Publication I lays the foundation of the thesis. A cost function for multi-layer perceptron (MLP) networks is developed in the minimum description length (MDL) framework. The presentation is given from the point of view of supervised learning as this is the learning method traditionally used with MLP networks. The possibility of unsupervised learning is briefly outlined. It transpired that the cost function has a Bayesian interpretation and essentially the same approach works for ensemble learning, the Bayesian method used in the remainder of the publications.

Publication II demonstrates that it is possible to apply ensemble learning to the unsupervised learning of linear independent component (or factor) analysis. The emphasis is on using full posterior approximations instead of point estimates, as that allows comparing between models and protects against overfitting. The treatment of the posterior distribution of variables which have mixture-of-Gaussians prior distributions is later replaced by the method borrowed from [3], but the treatment of other distributions in later publications is based on the methods presented here.

In publication III, multi-layer perceptrons are used for nonlinear factor analysis following the guidelines presented in publications I and II. The results are encouraging although the model used is rather small.
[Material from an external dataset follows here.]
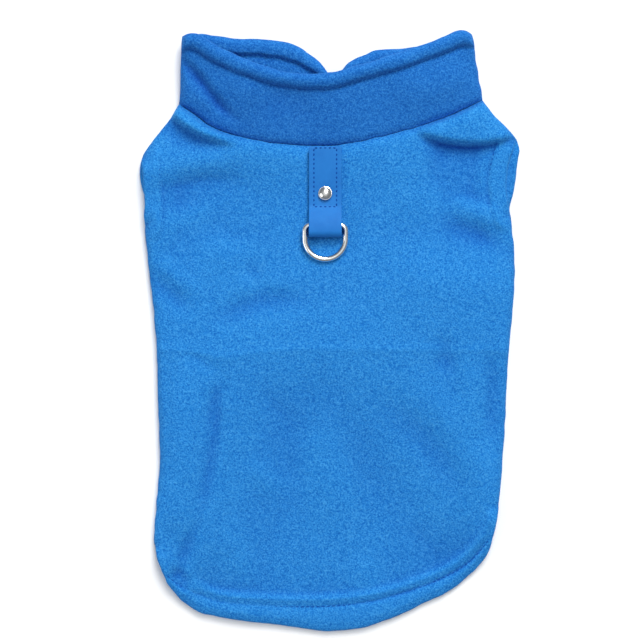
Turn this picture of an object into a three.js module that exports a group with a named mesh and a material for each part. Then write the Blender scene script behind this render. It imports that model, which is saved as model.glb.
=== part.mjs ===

The strategy for growing the network is inspired by the biological brain. Mr. Xavier Giannakopoulos assisted in running the simulations.

Publication IV is a tutorial introduction to ensemble learning and appeared in the same volume as publication V. It is co-authored by Mr. James Miskin, who also had another paper using ensemble learning in the same volume. The credit of writing the part considering free form approximation in ensemble learning should go to James Miskin. The present author was responsible for the rest of the text: fixed form approximation, model selection and the relation to coding and the EM algorithm.

Most of the results concerning nonlinear factor analysis by an MLP network are contained in publication V. The article also includes a detailed account on the learning scheme used in the simulations. It turned out that the simple approximation developed in publication I and applied in publication III does not suffice for unsupervised learning of MLP networks. A more accurate and laborious approximation is used in publication V. The article also outlines nonlinear independent factor analysis which results as the combination of a nonlinear mapping and a non-Gaussian model for factors. Mr. Antti Honkela assisted in running the simulations.

Publication VI presents a more accurate and detailed derivation for nonlinear independent factor analysis than that provided in publication V.

The basic idea on which publication VII is based was first published in the technical report [72] which provides a new interpretation for the FastICA algorithm. This interpretation suggests various extensions of which a fast Bayesian independent component analysis algorithm utilising ensemble learning is given as an example. Dr. Petteri Pajunen contributed to writing and clarifying the style of presentation.

Publication VIII outlines a dynamic extension of the nonlinear independent factor analysis algorithm. The dynamics of the factors, or states in this case, are modelled by the same principles as the mapping from factors to observations. The extension is simple but has practical significance since time sequences with significant time structure are often encountered in practical problems.